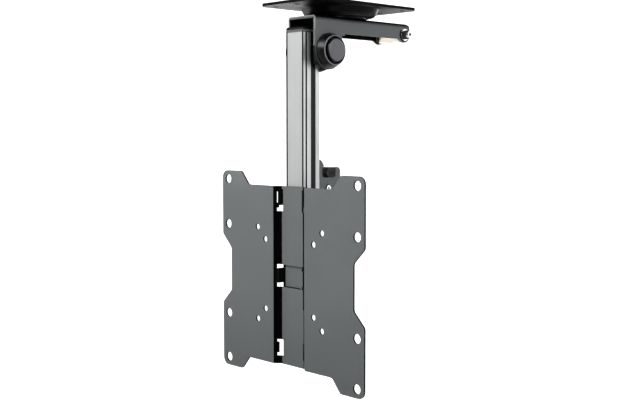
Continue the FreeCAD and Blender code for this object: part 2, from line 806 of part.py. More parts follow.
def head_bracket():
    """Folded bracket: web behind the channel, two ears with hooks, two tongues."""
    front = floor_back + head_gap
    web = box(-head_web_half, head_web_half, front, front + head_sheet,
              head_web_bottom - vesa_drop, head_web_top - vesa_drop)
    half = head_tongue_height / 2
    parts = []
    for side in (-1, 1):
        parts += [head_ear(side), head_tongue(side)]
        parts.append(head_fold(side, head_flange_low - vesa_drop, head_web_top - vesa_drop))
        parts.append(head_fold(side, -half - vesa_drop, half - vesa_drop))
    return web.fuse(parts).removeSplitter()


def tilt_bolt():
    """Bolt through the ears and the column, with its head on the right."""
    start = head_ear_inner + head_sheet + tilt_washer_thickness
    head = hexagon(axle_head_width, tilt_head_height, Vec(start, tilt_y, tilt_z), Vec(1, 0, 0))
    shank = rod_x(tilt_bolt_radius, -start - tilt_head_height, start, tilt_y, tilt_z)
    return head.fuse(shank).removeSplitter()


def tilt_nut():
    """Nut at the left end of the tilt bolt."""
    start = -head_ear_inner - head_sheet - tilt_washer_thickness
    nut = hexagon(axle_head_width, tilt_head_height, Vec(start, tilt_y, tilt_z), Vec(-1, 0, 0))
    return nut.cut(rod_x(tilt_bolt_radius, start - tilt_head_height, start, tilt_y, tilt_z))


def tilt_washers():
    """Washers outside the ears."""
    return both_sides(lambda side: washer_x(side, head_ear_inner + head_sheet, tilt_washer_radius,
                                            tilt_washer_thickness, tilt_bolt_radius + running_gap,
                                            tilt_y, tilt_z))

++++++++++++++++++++

**Short exercise**:
Starting at the top of the data above, repeat every line exactly until the line containing "return nut.cut(rod_x(tilt_bolt_radius, start" has been given, then stop.

**Written answer**:
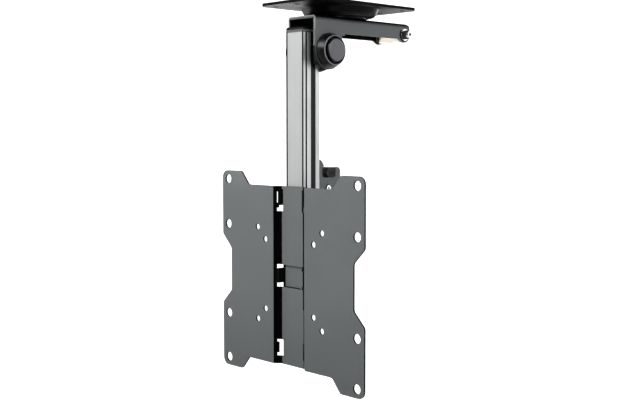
Continue the FreeCAD and Blender code for this object: part 2, from line 806 of part.py. More parts follow.
def head_bracket():
    """Folded bracket: web behind the channel, two ears with hooks, two tongues."""
    front = floor_back + head_gap
    web = box(-head_web_half, head_web_half, front, front + head_sheet,
              head_web_bottom - vesa_drop, head_web_top - vesa_drop)
    half = head_tongue_height / 2
    parts = []
    for side in (-1, 1):
        parts += [head_ear(side), head_tongue(side)]
        parts.append(head_fold(side, head_flange_low - vesa_drop, head_web_top - vesa_drop))
        parts.append(head_fold(side, -half - vesa_drop, half - vesa_drop))
    return web.fuse(parts).removeSplitter()


def tilt_bolt():
    """Bolt through the ears and the column, with its head on the right."""
    start = head_ear_inner + head_sheet + tilt_washer_thickness
    head = hexagon(axle_head_width, tilt_head_height, Vec(start, tilt_y, tilt_z), Vec(1, 0, 0))
    shank = rod_x(tilt_bolt_radius, -start - tilt_head_height, start, tilt_y, tilt_z)
    return head.fuse(shank).removeSplitter()


def tilt_nut():
    """Nut at the left end of the tilt bolt."""
    start = -head_ear_inner - head_sheet - tilt_washer_thickness
    nut = hexagon(axle_head_width, tilt_head_height, Vec(start, tilt_y, tilt_z), Vec(-1, 0, 0))
    return nut.cut(rod_x(tilt_bolt_radius, start - tilt_head_height, start, tilt_y, tilt_z))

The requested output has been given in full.